No one knows who dubbed Dr Soroush the Martin Luther of Iran, but when the 52-year-old professor of ethics scuttled through the entrance of the Tehran Academy of Philosophy yesterday morning you could almost see him hammering his theses to the heavy wooden door. The clergy, he believes, do not have a God-given right to rule. They are not above criticism. He wants democracy, human rights, academic freedom.

Dr Soroush arrived late for our meeting. Only last month, he was prevented from lecturing in Tehran by crowds from the Ansar-e-Hezbollah - the Partisans of the Party of God - who screamed abuse at him before attacking his car. "I managed to escape and later gave my speech over the telephone," he said with just a hint of a nervous smile. "My voice was re-broadcast through loudspeakers. It was quite an innovation. They might even prevent me doing that next time. It was only a 15-minute speech. All this showed me that the authorities are not prepared to open our society."

Dr Soroush looks an unlikely martyr. A small, bearded man with tinted spectacles and little hair. A graduate of London University, where he studied the philosophy of science; he talks like a machine gun and rarely stops to reload, in a voice that combines passion and frustration in equal measure. He is certain that President Khatami's enemies - the conservative clerics defeated in last May's election who have gathered around Ayatollah Ali Khamanei, the Supreme Leader of the Islamic Republic - are hoping for an outbreak of violence to crush the newly-elected president.

The professor's sin was to question the velayat-e-faqih - the "leadership of wise men" that gives Ayatollah Khamanei such enormous though unelected power in Iran - and to have demanded a society based upon rights rather than duties. No wonder he is now banned from teaching at his university. No wonder newspapers are no longer permitted to publish his words. "Sometimes they have the courage to print my name," he said. His passport was briefly confiscated and he still does not know if he will be allowed to travel to London for an Academy of Arts lecture next year.

While the world fondly believes that the liberal and academically distinguished President Khatami - an old personal friend of Dr Soroush - is building a new Iran, the professor displays no such optimism. He observed the vitriolic attacks on Ayatollah Hossein Montazeri - Khatami's electoral supporter who last month dared to accuse Supreme Leader Khamanei of setting up a parallel unelected government - with grave concern.

"Khatami's enemies are very determined to topple him before his term finishes. Some people believe the attacks on Montazeri are directed at the president - in order to prove there can be no security under Khatami's rule. I have nothing explicitly against the velayat-e-faqih , but the [religious] men who are in charge should not be above criticism. There is nothing in Islam that prevents us from criticising the highest in the country, whether they be religious or secular," he said.

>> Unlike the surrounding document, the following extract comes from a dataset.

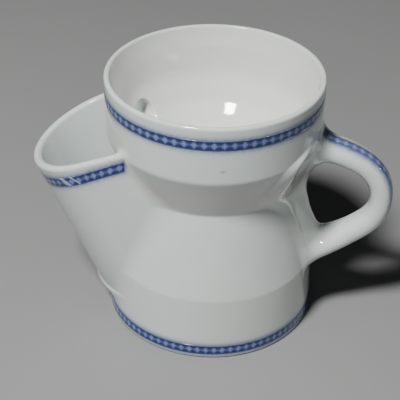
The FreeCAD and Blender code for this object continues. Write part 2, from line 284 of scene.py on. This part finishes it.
def strap(x, y, z):
    """An even strap that flares where it meets the body. Its section lies between an oval and a
    squarer one."""
    gap, along = strap_near(x, z)
    half, thick = np.interp(along, *STRAP_HALF), np.interp(along, *STRAP_THICK)
    p, q = gap / thick, np.abs(y) / half
    square = p ** 4 * STRAP_SQUARE + q ** 4 * STRAP_SQUARE
    level = np.sqrt(np.sqrt(square + (p * p + q * q) ** 2 * (1 - STRAP_SQUARE)))
    steep = np.sqrt((p / thick) ** 2 + (q / half) ** 2)
    return level * (level - 1) / np.maximum(steep, 0.06)


def eased(pairs, blur=2.2):
    """A table of (height, value) pairs drawn as one smooth curve."""
    heights = np.arange(-20, 121, 0.5)
    plain = np.interp(heights, *zip(*pairs))
    weight = np.exp(-(np.arange(-16, 17) * 0.5 / blur) ** 2 / 2)
    return heights, np.convolve(np.pad(plain, 16, mode="edge"), weight / weight.sum(), "valid")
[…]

So will President Khatami make a stand against Khamanei and defend his old theological colleague? "Khatami does not want to enter into a conflict with the religious authorities," Dr Soroush replied. "He has avoided debate in order to stabilise his position - which he wants people to see as impartial. The authorities expected him to take action and attack them ... but violence is not in Khatami's interest. Once people are in the street, no one can guarantee there will be no violence."

But the president's pacificity draws Dr Soroush's irritation, if not scorn. "Mr Khatami has to take matters into his own hands ... he has got to allow intellectuals and university men to discuss their ideas about civil society and religion openly - otherwise civil society is pointless, " he said.

The professor's point is simple: only an elected government can secure human rights and freedom of expression for Iranians. To do this, it is necessary to solve the contradiction created by the late Ayatollah Khomeini - an Islamic republic which contains both democracy and religious dictatorship. And only Khatami can provide that solution.